>> Begin

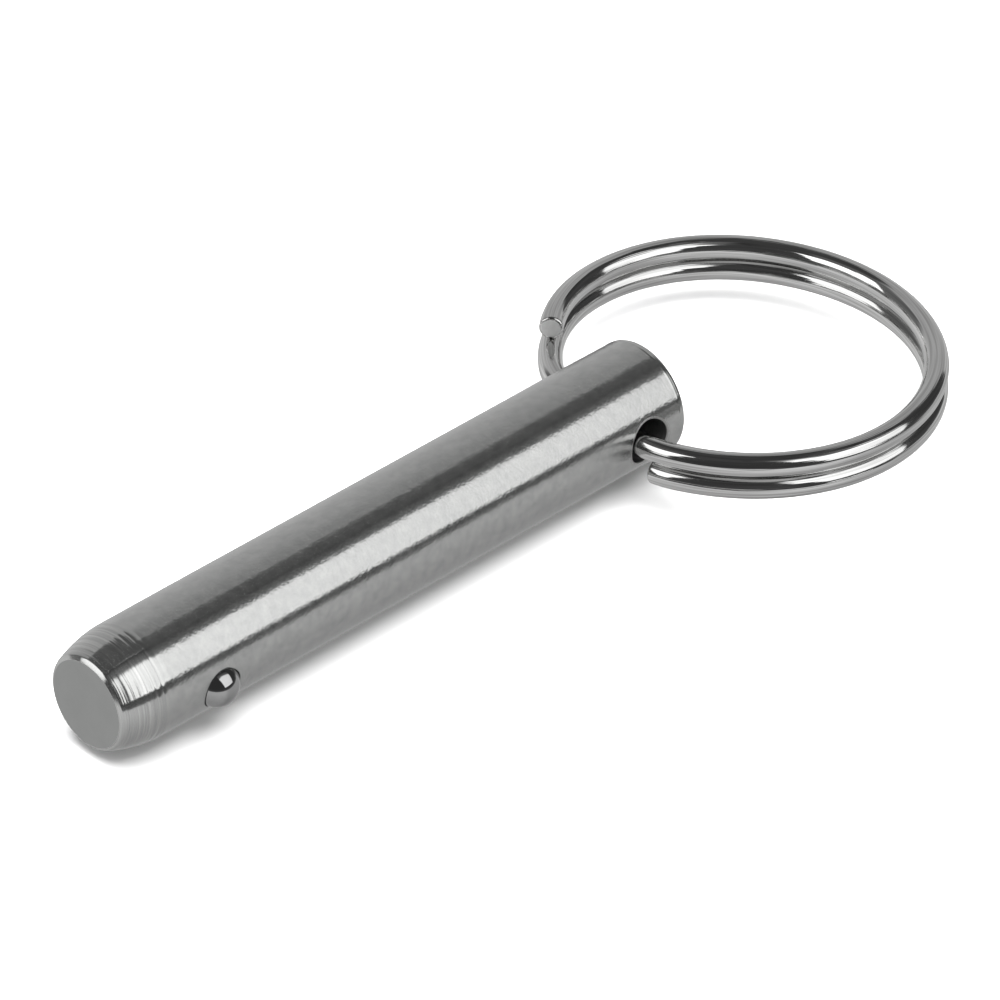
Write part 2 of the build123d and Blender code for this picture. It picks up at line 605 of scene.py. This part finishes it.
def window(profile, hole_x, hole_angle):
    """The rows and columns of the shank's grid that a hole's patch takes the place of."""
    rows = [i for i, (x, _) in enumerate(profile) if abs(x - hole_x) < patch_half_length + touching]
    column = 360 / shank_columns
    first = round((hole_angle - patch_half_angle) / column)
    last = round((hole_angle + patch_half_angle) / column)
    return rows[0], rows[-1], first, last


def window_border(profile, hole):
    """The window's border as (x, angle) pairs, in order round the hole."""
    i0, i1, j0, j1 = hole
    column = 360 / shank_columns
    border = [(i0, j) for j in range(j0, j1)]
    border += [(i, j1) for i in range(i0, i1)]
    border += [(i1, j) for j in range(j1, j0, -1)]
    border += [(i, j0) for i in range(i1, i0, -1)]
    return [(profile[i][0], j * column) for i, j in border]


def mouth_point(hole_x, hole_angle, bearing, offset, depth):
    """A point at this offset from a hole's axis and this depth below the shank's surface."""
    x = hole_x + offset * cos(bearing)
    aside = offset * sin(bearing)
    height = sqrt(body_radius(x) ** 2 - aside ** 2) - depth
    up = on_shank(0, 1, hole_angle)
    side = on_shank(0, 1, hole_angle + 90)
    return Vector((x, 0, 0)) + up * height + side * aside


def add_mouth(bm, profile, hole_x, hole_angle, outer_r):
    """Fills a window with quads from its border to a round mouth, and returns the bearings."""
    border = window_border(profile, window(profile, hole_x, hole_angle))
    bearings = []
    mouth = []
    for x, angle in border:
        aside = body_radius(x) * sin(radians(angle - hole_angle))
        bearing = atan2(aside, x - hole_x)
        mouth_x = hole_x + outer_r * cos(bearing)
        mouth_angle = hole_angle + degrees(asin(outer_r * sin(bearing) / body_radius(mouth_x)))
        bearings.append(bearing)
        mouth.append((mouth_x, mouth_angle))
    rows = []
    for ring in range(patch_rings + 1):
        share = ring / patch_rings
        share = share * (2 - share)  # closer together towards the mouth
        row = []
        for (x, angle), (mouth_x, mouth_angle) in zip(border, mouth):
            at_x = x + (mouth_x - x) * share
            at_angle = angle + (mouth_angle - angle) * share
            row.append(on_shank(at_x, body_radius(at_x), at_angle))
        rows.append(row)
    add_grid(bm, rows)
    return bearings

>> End

## TASK PROMPT
Everything from the first line of the material through the line containing "return rows[0], rows[-1], first, last" is to be printed exactly; lines after that are to be left out.

## REPLY TO THE EXERCISE
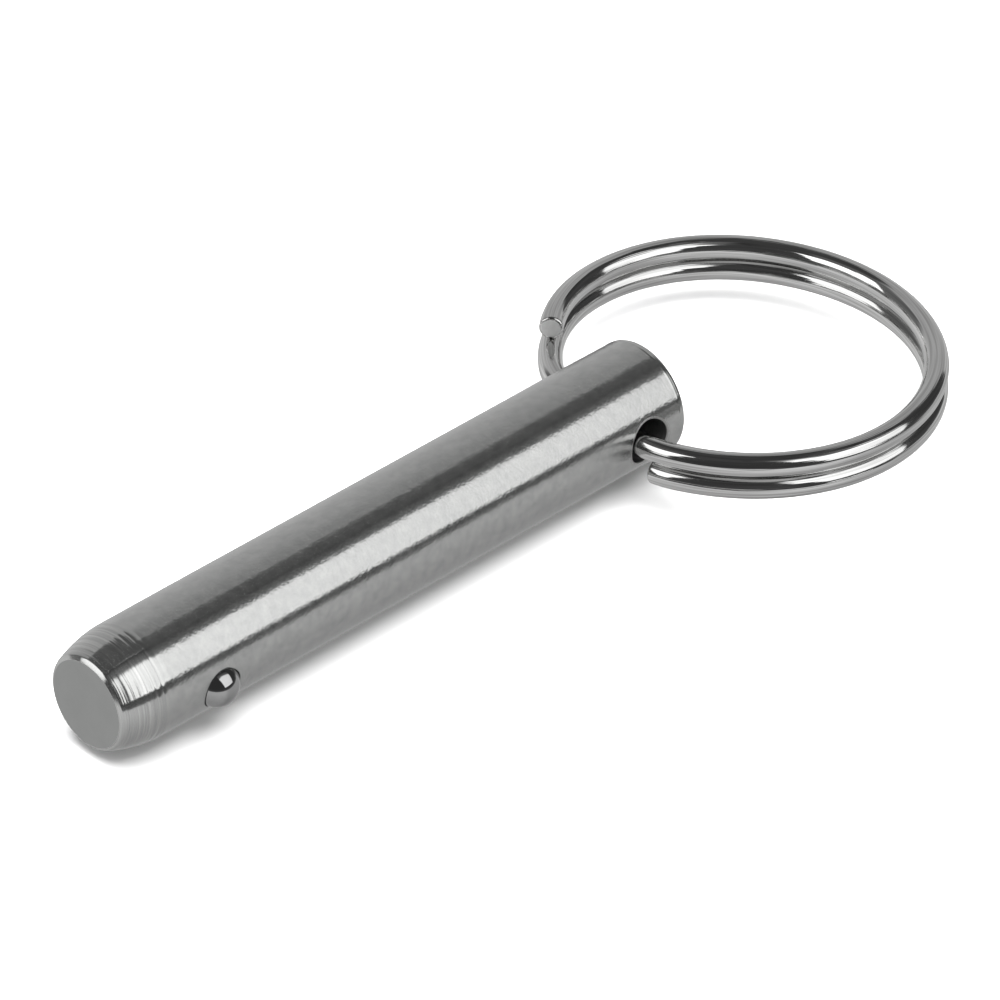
Write part 2 of the build123d and Blender code for this picture. It picks up at line 605 of scene.py. This part finishes it.
def window(profile, hole_x, hole_angle):
    """The rows and columns of the shank's grid that a hole's patch takes the place of."""
    rows = [i for i, (x, _) in enumerate(profile) if abs(x - hole_x) < patch_half_length + touching]
    column = 360 / shank_columns
    first = round((hole_angle - patch_half_angle) / column)
    last = round((hole_angle + patch_half_angle) / column)
    return rows[0], rows[-1], first, last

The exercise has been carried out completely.